3. La Conquête de la Doulce Mercy, or La Conquête par le Cuer d’Amour Espris. This is a manuscript with 138 sheets of very smooth vellum written in red, black, and purple, with sixty-two miniatures and many capitals superbly painted. It is bound in red morocco, and is in the National Library in Paris. It bears the date 1457. René both wrote and illuminated it shortly before the death of Queen Isabelle.

4. L’Abuzé en Court. A manuscript covering fifty-seven sheets of very fine vellum. Where and how King René got his “skins” we do not know, but they are the finest and most perfect of any French or Italian manuscripts of the period. The colour and grain of the skin are very fine; only an artist-writer could have chosen such splendid folios. This manuscript is bound in walnut-wood boards covered with crimson velvet and embroidered. It contains fifty lovely miniatures and has rich capitals. René has in this case recorded the exact date of completion—July 12, 1473.

5. Very superb—perhaps King René’s chef d’œuvre—is Le Tracte des Tournois, a full description of his splendid tournament at Saumur, with the richest possible illustration. It is dedicated to Charles d’Anjou, his brother, who died in 1470; he was Count of Maine and Guise, and Governor of Lorraine. The frontispiece and two other illustrations are reproductions of the Royal artist’s designs.

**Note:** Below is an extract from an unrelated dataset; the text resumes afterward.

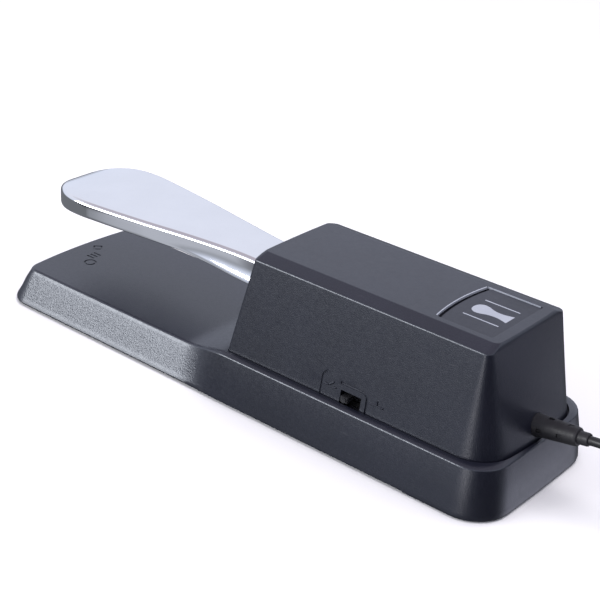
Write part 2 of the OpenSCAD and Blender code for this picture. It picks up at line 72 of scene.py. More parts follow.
SLEEVE_AXIS = (0, math.cos(SLEEVE_TILT), math.sin(SLEEVE_TILT))

# (y, half width), (y, top) and (y, lower edge) along the pedal, from its tip to its rear end
PEDAL_PLAN = [
    (-118.7, 0.8), (-118, 4.6), (-117, 7.4), (-115.5, 10), (-113.5, 12.6), (-110.4, 15.7),
    (-106.3, 18.7), (-102, 20.8), (-97, 22), (-90, 22.4), (-84, 22), (-76, 21.1), (-65, 19.6),
    (-54, 18), (-42, 16), (-30, 14.1), (-20, 12.7), (-10, 11.6), (0, 11), (10, 10.7), (22, 10.6),
    (46, 10.6), (98, 10.6),
]
PEDAL_TOP = [
    (-118.8, 46.4), (-118, 47.6), (-117, 48.4), (-115.5, 49.2), (-113.5, 50), (-110, 50.8),
    (-105, 51.3), (-98, 51.6), (-85, 51.7), (-62, 51.6), (-40, 51.5), (-24, 51.2), (-14, 50.9),
    (-6, 50.5), (0, 50.1), (5, 49.7), (9, 49.5), (17, 49.5), (36, 49.5), (98, 49.5),
]
PEDAL_LOW = [
    (-118.8, 42.9), (-115, 43.1), (-108, 43.7), (-98, 44.4), (-84, 44.7), (-68, 44.5), (-52, 44.4),
    (-40, 44.2), (-30, 43.3), (-22, 42.3), (-14, 41.1), (-6, 40.3), (4, 39.6), (20, 39), (44, 39),
    (74, 39), (82, 38), (98, 38),
]
# the lead's run from the sleeve to the coil, and from the coil to the plug
LEAD_ROUTE = [
    (0, 139, 27.8), (0, 144, 28.4), (0, 150, 28.7), (0, 158, 27), (0, 165, 22.5),
    (0, 170, 15.5), (0, 175, 8.8), (0, 182, 4.5), (0, 190, 2.8), (0, 199, 2.6),
]
END_ROUTE = [
    (-24.4, 223.4, 13.4), (-32, 223.6, 13.4), (-39, 222.9, 13.2), (-47, 220.2, 12.2),
    (-54, 215.4, 10), (-59, 209, 7.6), (-61, 202, 6.2), (-61, 197, 6),
]


# ---------- small helpers ----------

def mix(a, b, t):
    return a + (b - a) * t


def smoothstep(t):
    t = max(0.0, min(1.0, t))
    return t * t * (3 - 2 * t)


def catmull(a, b, c, d, t):
    return 0.5 * (2 * b + (c - a) * t + (2 * a - 5 * b + 4 * c - d) * t * t
                  + (3 * b - a - 3 * c + d) * t ** 3)


def smooth_line(points, steps):
    """A smooth line through the points, with steps stretches between neighbours."""
    points = [Vector(p) for p in points]
    last = len(points) - 1
    line = []
    for i in range(last):
        a, b, c, d = (points[max(0, min(last, i + k))] for k in (-1, 0, 1, 2))
        line += [catmull(a, b, c, d, s / steps) for s in range(steps)]
    return line + [points[last]]


def curve_at(pairs, x):
    """Value at x of the smooth curve through (x, value) pairs."""
    last = len(pairs) - 1
    if x <= pairs[0][0]:
        return pairs[0][1]
    for i in range(last):
        if x <= pairs[i + 1][0]:
            t = (x - pairs[i][0]) / (pairs[i + 1][0] - pairs[i][0])
            a, b, c, d = (pairs[max(0, min(last, i + k))][1] for k in (-1, 0, 1, 2))
            return catmull(a, b, c, d, t)
    return pairs[last][1]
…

One of the most charming incidents in René’s long, useful, and moving life was his intercourse with Charles d’Anjou, son of the first Duke of Orléans, brother of Charles VI. of France. The young Prince was made a prisoner at the Battle of Agincourt in 1415, and remained in captivity in the Tower of London for twenty-five years. His constant complaint was: “I mourn with chagrin that no one does anything to release me!” This piteous appeal at length gained the heart of Duke Philippe of Burgundy, who effected his deliverance in 1440. Between King René and Duke Charles there passed, through spiritual affinity, a constant succession of delightful poetic souvenirs—the prisoner of La Tour de Bar and the prisoner of the Tower of London—comrades in sorrow, companions in joy! The form these missives took was that of rondeaux, or valentines, and in this category nothing could be more delicate and sensuous. A very favourite ending of the poems was—

“Après une seule excepter,

Je vous servirai cette conte,

Ma douce Valentine gente,

Puis qu’amour veuilt que on’y contente.”